Sarriball o Sarrismo, il calcio del dopo-Covid, se escludiamo l’Atalanta e il primo tempo della Lazio a Bergamo, è questo: con il suo calendario rock e i suoi ritmi un po’ così.

Trenta e (finalmente) lode

Roberto Beccantini25 giugno 2020

La cronaca ha fatto pace con la storia, il Liverpool è campione d’Inghilterra. Non succedeva dal 1990: era appena caduto il muro di Berlino, doveva ancora nascere la Premier. Trent’anni. Un secolo fa. Da Kenny Dalglish, scozzese, a Jurgen Klopp, tedesco. Dai gol di Ian Rush alle reti di Mohamed Salah. La proprietà è diventata americana, i docks non sono più quelli, macilenti, dei romanzi, il Mersey scorre sempre placido e noioso, la Kop non è più un antro, il mondo del calcio (e non solo) era cambiato e volato via, con «destino» Manchester.

I Reds erano rimasti là (eh già): ai dribbling di Kevin Keegan, alla leggenda e agli slogan di Bill Shankly e del suo cerchio magico (Bob Paisley, Joe Fagan); alla strage dell’Heysel e alla carneficina di Hillsborough; alla scivolata di Steven Gerrard contro il Chelsea di José Mourinho.

Il Liverpool degli anni d’oro, passing game al ritmo dei Beatles, le Coppe dei Campioni del 1977, 1978, 1981, 1984, più quella di Rafa Benitez ai rigori sul Milan (2005), con Jerzy Dudek santo per una notte, fino al tripudio del Wanda, 2-0 agli Spurs. Diciotto «scudetti» e poi a dieta. Posti d’onore, al massimo, quando non mercati del disonore.

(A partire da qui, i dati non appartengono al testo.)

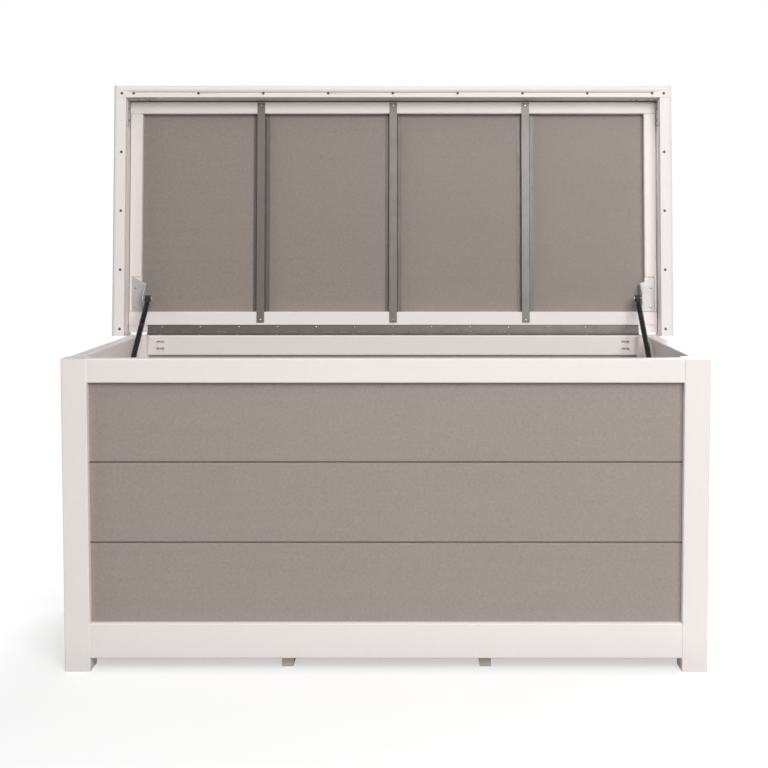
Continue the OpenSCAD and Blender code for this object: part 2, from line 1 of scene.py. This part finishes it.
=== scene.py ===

Con tanta confusione, con tante delusioni. Sir Alex e ciao Pep, Arsène Wenger e Mou. Persino il Leicester di Claudio Ranieri: e i rossi sempre lì, in bilico sui cornicioni di Anfield, l’archivio (e l’Europa) come unica corda alla quale appendersi per vedere il vuoto con la rabbia dell’orgoglio.

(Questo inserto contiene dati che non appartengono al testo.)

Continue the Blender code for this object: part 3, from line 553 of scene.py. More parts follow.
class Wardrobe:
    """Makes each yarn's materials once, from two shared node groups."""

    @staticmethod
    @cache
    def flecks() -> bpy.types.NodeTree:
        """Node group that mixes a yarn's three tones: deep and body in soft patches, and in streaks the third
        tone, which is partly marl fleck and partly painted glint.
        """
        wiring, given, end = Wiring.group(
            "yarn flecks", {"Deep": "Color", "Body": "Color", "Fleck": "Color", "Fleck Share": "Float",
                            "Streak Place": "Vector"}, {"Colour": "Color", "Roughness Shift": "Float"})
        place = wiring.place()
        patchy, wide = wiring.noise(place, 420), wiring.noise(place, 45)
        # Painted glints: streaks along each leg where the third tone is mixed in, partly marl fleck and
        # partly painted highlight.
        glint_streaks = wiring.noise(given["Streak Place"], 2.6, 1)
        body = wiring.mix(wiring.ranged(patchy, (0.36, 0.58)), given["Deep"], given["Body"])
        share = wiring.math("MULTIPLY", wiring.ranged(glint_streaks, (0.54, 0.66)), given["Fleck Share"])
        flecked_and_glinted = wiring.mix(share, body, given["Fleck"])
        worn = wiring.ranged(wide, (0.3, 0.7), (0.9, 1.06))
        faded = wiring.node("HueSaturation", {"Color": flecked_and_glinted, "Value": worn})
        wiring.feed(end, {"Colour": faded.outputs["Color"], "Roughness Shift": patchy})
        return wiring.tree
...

Improvvisamente, Klopp. Un pressing feroce per strappare la saga dal sortilegio prima ancora che la palla agli avversari. Un calcio verticale, profondo, e quel tridente là (eh già), Sadio Mané, Roberto Firmino, Salah. Anche se la svolta è arrivata da un portiere (Alisson) e un difensore (Virgil van Dijk). Non erano mai stati soli prima, figuriamoci adesso. «At the end of a storm there’s a golden sky». Sempre. Trenta e, finalmente, lode.